3. Nurture Your Marriage
Finally, you have to nurture your marriage.
It’s like a house plant. It needs to be watered regularly*
*Regularly is relative, by the way… succulents can go awhile without water, a ficus needs that fuel at least once a week.
One of the biggest tools we used in learning how to water our “love plant” is learning our Love Language.
I’m sure you’ve probably heard of the book, but you need to seriously check it out. (It’s only like $10 on Amazon right now. And yes, that’s an affiliate link)
Read it and learn about your own love language.
Do you feel that warm fuzzy feeling when your spouse tells you that he’s so thankful for all the help you’ve done in getting the LLC complete?
Or does having one-on-one time with your entrepreneur (without any emails or screens around) make you feel the most loved?
Then also learn how you tend to show love.
Some people show their appreciation and love by doing things for their spouse. Maybe they took the dog out instead of waiting for you to do it.
Or maybe they bought you a little gift that they knew you’d appreciate or needed.
Learn all of the things about Love Languages and then implement them.
Nurture your marriage by taking the time out of your day to learn what things will make it grow big and strong.
Just to Recap
Make sure you and your entrepreneur are actively working towards open communication.

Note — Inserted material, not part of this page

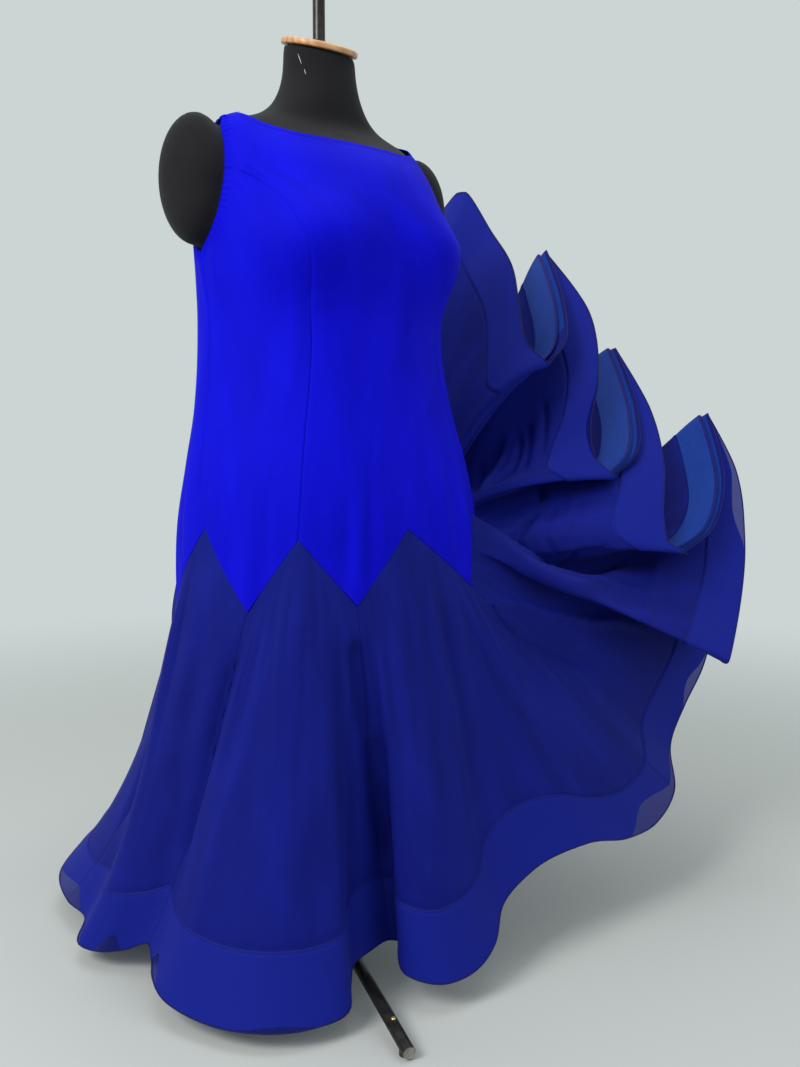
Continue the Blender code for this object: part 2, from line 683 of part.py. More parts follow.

Thinking that you’ll just naturally do these things is setting yourself up for failure.
A good marriage (and good business) requires a lot of preparation.
It takes meetings, negotiating, and team work.
Love is a great foundation, but it won’t get you across the finish line. Not on its own.
So make sure your team (your marriage) is taking the right steps by planning, communicating, and doing what you need to to make sure your spouse feels loved.